→ **What you should do**
The first line to copy is the one with "set_origin(door_latch(shell, steel), (0, -0.2856, 0.6310))"; the last is the one with "obj.matrix_world = world". Copy each line in that range exactly, leaving out all others.

→ **Supplied information**
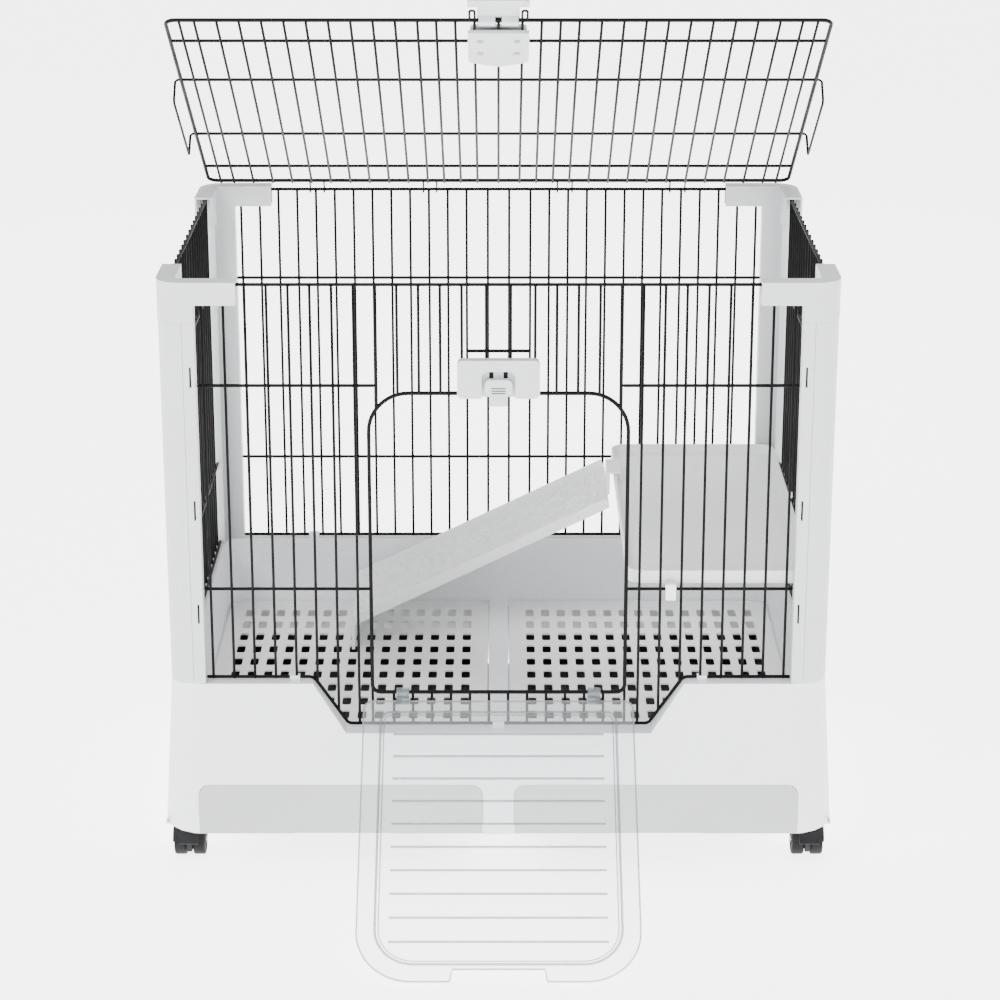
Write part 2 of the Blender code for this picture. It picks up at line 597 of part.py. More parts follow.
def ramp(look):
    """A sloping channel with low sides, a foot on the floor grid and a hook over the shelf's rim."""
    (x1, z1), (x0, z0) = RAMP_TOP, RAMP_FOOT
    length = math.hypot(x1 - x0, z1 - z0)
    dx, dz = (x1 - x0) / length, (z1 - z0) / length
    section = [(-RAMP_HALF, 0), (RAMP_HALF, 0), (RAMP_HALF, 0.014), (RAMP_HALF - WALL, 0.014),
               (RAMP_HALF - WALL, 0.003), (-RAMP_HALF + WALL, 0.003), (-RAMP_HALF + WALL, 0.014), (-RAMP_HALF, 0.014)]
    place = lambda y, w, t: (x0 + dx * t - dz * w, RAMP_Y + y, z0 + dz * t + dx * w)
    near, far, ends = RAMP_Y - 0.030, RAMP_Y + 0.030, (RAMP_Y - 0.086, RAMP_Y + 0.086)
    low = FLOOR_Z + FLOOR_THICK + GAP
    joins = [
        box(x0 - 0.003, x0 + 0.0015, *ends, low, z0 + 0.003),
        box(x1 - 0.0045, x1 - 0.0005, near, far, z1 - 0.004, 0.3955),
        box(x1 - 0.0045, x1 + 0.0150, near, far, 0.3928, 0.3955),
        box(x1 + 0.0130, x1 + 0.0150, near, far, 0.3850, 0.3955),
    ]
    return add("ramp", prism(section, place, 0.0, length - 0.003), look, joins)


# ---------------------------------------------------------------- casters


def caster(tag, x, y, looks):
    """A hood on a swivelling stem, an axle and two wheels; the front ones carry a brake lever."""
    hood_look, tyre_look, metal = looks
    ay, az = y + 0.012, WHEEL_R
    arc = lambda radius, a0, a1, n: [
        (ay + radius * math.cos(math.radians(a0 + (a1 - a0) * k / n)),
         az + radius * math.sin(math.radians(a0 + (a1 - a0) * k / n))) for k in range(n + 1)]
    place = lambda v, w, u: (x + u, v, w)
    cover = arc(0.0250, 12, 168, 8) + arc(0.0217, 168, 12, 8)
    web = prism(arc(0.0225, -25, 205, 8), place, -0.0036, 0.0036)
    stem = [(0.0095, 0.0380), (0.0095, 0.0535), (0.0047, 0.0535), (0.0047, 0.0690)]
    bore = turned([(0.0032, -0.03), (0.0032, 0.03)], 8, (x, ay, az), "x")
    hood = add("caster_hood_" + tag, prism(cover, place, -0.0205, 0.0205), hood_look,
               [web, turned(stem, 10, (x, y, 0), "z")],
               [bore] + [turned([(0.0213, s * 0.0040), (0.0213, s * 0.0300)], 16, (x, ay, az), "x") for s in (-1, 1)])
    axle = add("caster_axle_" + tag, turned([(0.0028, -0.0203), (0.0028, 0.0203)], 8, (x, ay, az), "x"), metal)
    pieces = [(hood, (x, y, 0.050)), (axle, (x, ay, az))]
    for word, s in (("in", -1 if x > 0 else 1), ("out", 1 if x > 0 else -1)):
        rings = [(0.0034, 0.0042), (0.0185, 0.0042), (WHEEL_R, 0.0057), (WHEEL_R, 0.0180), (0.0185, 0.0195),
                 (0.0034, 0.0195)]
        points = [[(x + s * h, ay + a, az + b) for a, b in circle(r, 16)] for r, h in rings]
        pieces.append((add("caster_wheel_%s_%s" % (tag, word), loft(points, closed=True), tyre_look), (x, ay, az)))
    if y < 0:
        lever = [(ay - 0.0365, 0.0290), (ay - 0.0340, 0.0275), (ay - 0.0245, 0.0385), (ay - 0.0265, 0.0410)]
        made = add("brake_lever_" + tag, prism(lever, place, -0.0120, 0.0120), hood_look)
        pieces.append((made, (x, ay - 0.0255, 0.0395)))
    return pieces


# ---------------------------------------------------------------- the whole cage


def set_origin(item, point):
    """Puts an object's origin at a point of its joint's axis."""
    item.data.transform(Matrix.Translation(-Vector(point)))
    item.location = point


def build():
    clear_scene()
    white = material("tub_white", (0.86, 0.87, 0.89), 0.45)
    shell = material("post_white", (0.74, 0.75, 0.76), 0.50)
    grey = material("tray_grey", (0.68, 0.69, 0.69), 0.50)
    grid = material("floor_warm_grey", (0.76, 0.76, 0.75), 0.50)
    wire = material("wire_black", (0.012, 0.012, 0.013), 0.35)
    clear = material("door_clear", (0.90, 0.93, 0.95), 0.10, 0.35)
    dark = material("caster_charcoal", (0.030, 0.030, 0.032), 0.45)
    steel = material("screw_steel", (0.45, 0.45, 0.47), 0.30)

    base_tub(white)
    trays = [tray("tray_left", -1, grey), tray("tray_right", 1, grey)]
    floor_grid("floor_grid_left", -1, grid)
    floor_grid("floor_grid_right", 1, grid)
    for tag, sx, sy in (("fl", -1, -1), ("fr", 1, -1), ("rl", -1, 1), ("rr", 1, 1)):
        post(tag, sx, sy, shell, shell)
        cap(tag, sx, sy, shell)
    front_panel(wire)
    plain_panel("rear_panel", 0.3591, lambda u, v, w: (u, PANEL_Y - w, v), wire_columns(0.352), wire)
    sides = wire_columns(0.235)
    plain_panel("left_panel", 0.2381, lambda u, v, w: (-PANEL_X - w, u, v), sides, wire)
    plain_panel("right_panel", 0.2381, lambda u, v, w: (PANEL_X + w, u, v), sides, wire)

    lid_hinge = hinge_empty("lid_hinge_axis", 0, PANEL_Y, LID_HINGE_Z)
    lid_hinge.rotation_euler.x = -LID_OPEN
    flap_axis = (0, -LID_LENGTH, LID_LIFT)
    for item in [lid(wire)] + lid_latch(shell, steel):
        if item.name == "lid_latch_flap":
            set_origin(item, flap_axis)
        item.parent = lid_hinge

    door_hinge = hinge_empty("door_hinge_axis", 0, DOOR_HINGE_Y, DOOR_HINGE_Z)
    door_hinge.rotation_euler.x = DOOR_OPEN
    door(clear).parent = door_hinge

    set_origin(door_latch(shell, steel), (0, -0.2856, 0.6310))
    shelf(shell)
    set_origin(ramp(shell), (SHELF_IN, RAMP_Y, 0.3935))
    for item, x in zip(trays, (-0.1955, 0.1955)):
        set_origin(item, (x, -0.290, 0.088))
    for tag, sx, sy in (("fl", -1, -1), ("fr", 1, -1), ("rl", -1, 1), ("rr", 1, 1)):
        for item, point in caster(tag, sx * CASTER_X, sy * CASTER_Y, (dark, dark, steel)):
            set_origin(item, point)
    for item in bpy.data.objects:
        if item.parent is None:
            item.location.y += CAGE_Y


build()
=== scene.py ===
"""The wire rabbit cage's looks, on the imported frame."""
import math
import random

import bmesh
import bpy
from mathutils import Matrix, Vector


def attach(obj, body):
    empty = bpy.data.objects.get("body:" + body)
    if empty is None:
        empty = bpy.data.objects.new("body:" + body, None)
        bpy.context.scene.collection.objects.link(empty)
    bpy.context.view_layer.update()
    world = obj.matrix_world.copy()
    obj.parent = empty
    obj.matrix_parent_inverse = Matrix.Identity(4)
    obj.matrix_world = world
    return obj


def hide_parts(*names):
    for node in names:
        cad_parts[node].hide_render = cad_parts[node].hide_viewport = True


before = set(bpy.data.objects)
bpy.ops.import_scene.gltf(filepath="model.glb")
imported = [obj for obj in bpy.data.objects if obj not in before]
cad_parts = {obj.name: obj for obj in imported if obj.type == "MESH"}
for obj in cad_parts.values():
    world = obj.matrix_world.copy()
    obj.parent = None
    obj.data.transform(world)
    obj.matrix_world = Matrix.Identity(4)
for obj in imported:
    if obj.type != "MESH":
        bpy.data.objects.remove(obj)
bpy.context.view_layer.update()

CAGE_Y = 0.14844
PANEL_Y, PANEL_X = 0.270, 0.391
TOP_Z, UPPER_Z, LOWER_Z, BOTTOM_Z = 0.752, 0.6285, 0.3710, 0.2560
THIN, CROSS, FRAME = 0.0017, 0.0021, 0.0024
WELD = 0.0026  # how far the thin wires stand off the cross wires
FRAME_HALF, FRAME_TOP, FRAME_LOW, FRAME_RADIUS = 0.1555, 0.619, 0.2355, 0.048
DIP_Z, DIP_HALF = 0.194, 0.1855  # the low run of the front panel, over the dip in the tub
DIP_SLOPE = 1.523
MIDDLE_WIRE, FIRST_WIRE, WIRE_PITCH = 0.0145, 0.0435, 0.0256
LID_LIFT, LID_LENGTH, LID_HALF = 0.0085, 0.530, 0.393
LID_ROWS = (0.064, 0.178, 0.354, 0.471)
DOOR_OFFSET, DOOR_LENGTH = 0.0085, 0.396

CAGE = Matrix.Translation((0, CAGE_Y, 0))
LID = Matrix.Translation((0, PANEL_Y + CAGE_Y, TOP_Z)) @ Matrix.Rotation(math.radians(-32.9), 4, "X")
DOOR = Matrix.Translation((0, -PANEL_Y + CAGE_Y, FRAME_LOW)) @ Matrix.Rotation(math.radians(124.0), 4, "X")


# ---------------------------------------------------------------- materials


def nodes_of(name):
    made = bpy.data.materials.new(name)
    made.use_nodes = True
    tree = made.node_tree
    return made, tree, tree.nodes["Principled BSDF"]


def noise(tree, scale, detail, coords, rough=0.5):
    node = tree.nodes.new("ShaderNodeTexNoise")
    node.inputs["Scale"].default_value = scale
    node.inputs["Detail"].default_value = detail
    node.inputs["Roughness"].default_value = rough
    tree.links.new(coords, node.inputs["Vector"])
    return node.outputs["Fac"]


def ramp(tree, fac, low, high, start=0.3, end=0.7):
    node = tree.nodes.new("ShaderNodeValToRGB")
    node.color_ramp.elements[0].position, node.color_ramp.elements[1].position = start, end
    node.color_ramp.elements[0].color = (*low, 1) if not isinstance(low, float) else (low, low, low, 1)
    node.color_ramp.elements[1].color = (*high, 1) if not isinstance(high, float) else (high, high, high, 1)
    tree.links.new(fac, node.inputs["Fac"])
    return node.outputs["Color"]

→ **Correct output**
    set_origin(door_latch(shell, steel), (0, -0.2856, 0.6310))
    shelf(shell)
    set_origin(ramp(shell), (SHELF_IN, RAMP_Y, 0.3935))
    for item, x in zip(trays, (-0.1955, 0.1955)):
        set_origin(item, (x, -0.290, 0.088))
    for tag, sx, sy in (("fl", -1, -1), ("fr", 1, -1), ("rl", -1, 1), ("rr", 1, 1)):
        for item, point in caster(tag, sx * CASTER_X, sy * CASTER_Y, (dark, dark, steel)):
            set_origin(item, point)
    for item in bpy.data.objects:
        if item.parent is None:
            item.location.y += CAGE_Y


build()
=== scene.py ===
"""The wire rabbit cage's looks, on the imported frame."""
import math
import random

import bmesh
import bpy
from mathutils import Matrix, Vector


def attach(obj, body):
    empty = bpy.data.objects.get("body:" + body)
    if empty is None:
        empty = bpy.data.objects.new("body:" + body, None)
        bpy.context.scene.collection.objects.link(empty)
    bpy.context.view_layer.update()
    world = obj.matrix_world.copy()
    obj.parent = empty
    obj.matrix_parent_inverse = Matrix.Identity(4)
    obj.matrix_world = world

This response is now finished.